Open Dataset with More Than 10 Million 3D Objects

A recent breakthrough in AI has been the significance of scale in driving advances in various domains. Large models have demonstrated remarkable capabilities in language comprehension, generation, representation learning, multimodal tasks, and image generation. With an increasing number of learnable parameters, modern neural networks consume vast amounts of data. As a result, the capabilities exhibited by these models have seen dramatic improvements.

One example is GPT-2, which broke data barriers by consuming approximately 30 billion language tokens a few years ago. GPT-2 showcased promising zero-shot results on NLP benchmarks. However, newer models like Chinchilla and LLaMA have surpassed GPT-2 by consuming trillions of web-crawled tokens. They have easily outperformed GPT-2 in terms of benchmarks and capabilities. In computer vision, ImageNet initially consisted of 1 million images and was the gold standard for representation learning. But with the scaling of datasets to billions of images through web crawling, datasets like LAION5B have produced powerful visual representations, as seen with models like CLIP. The shift from manually assembling datasets to gathering them from diverse sources via the web has been key to this scaling from millions to billions of data points.

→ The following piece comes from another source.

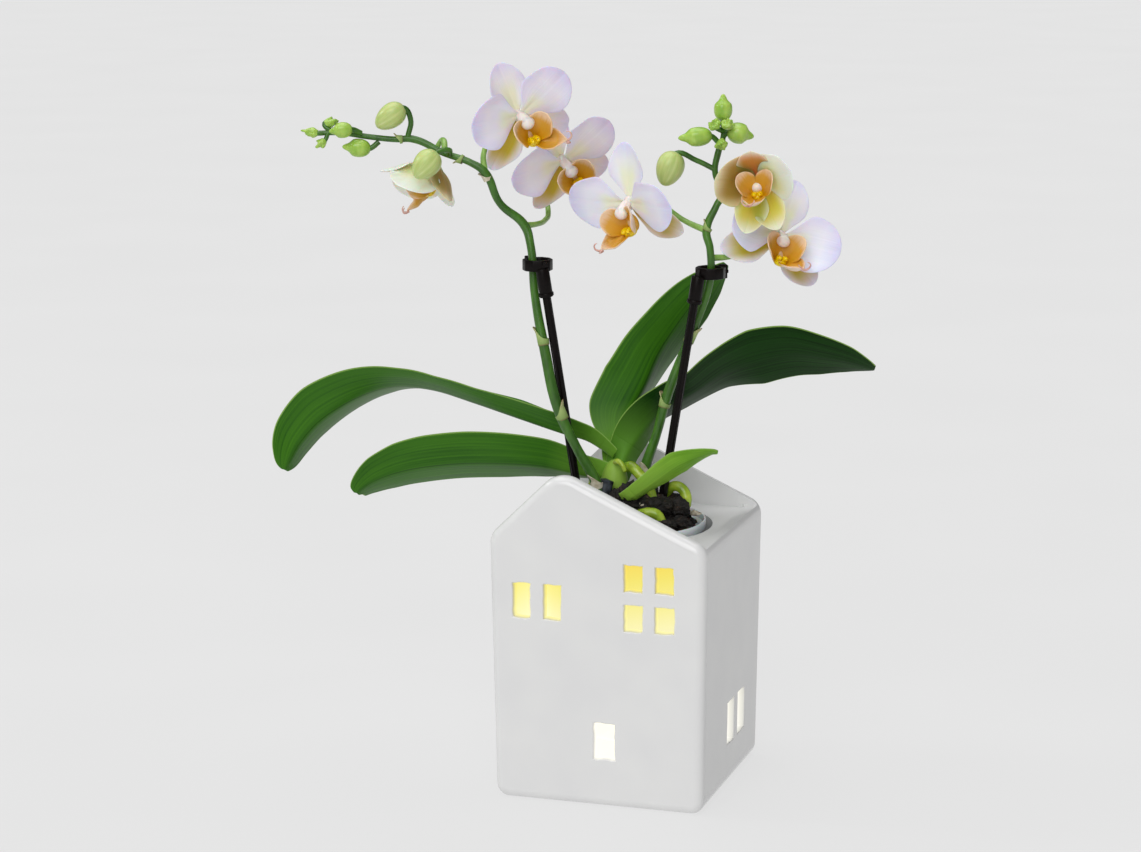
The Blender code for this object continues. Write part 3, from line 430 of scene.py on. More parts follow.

While language and image data have significantly scaled, other areas, such as 3D computer vision, still need to catch up. Tasks like 3D object generation and reconstruction rely on small handcrafted datasets. ShapeNet, for instance, depends on professional 3D designers using expensive software to create assets, making the process challenging to crowdsource and scale. The scarcity of data has become a bottleneck for learning-driven methods in 3D computer vision. 3D object generation still falls far behind 2D image generation, often relying on models trained on large 2D datasets instead of being trained from scratch on 3D data. The increasing demand and interest in augmented reality (AR) and virtual reality (VR) technologies further highlight the urgent need to scale up 3D data.

To address these limitations researchers from Allen Institute for AI, University of Washington, Seattle, Columbia University, Stability AI, CALTECH and LAION introduces Objaverse-XL as a large-scale web-crawled dataset of 3D assets. The rapid advancements in 3D authoring tools, along with the increased availability of 3D data on the internet through platforms such as Github, Sketchfab, Thingiverse, Polycam, and specialized sites like the Smithsonian Institute, have contributed to the creation of Objaverse-XL. This dataset provides a significantly wider variety and quality of 3D data than previous efforts, such as Objaverse 1.0 and ShapeNet. With over 10 million 3D objects, Objaverse-XL represents a substantial increase in scale, exceeding prior datasets by several orders of magnitude.

The scale and diversity offered by Objaverse-XL have significantly expanded the performance of state-of-the-art 3D models. Notably, the Zero123-XL model, pre-trained with Objaverse-XL, demonstrates remarkable zero-shot generalization capabilities in challenging and complex modalities. It performs exceptionally well on tasks like novel view synthesis, even with diverse inputs such as photorealistic assets, cartoons, drawings, and sketches. Similarly, PixelNeRF, trained to synthesize novel views from a small set of images, shows notable improvements when trained with Objaverse-XL. Scaling pre-training data from a thousand assets to 10 million consistently exhibits improvements, highlighting the promise and opportunities enabled by web-scale data.

The implications of Objaverse-XL extend beyond the realm of 3D models. Its potential applications span computer vision, graphics, augmented reality, and generative AI. Reconstructing 3D objects from images has long been challenging in computer vision and graphics. Existing methods have explored various representations, network architectures, and differentiable rendering techniques to predict 3D shapes and textures from images. However, these methods have primarily relied on small-scale datasets like ShapeNet. With the significantly larger Objaverse-XL, new levels of performance and generalization in zero-shot fashion can be achieved.

Moreover, the emergence of generative AI in 3D has been an exciting development. Models like MCC, DreamFusion, and Magic3D have shown that 3D shapes can be generated from language prompts with the help of text-to-image models. Objaverse-XL also opens up opportunities for text-to-3D generation, enabling advancements in text-to-3D modeling. By leveraging the vast and diverse dataset, researchers can explore novel applications and push the boundaries of generative AI in the 3D domain.

The release of Objaverse-XL marks a significant milestone in the field of 3D datasets. Its size, diversity, and potential for large-scale training hold promise for advancing research and applications in 3D understanding. Although Objaverse-XL is currently smaller than billion-scale image-text datasets, its introduction paves the way for further exploration on how to continue scaling 3D datasets and simplify capturing and creating 3D content. Future work can also focus on choosing optimal data points for training and extending Objaverse-XL to benefit discriminative tasks such as 3D segmentation and detection.

In conclusion, the introduction of Objaverse-XL as a massive 3D dataset sets the stage for exciting new possibilities in computer vision, graphics, augmented reality, and generative AI. By addressing the limitations of previous datasets, Objaverse-XL provides a foundation for large-scale training and opens up avenues for groundbreaking research and applications in the 3D domain.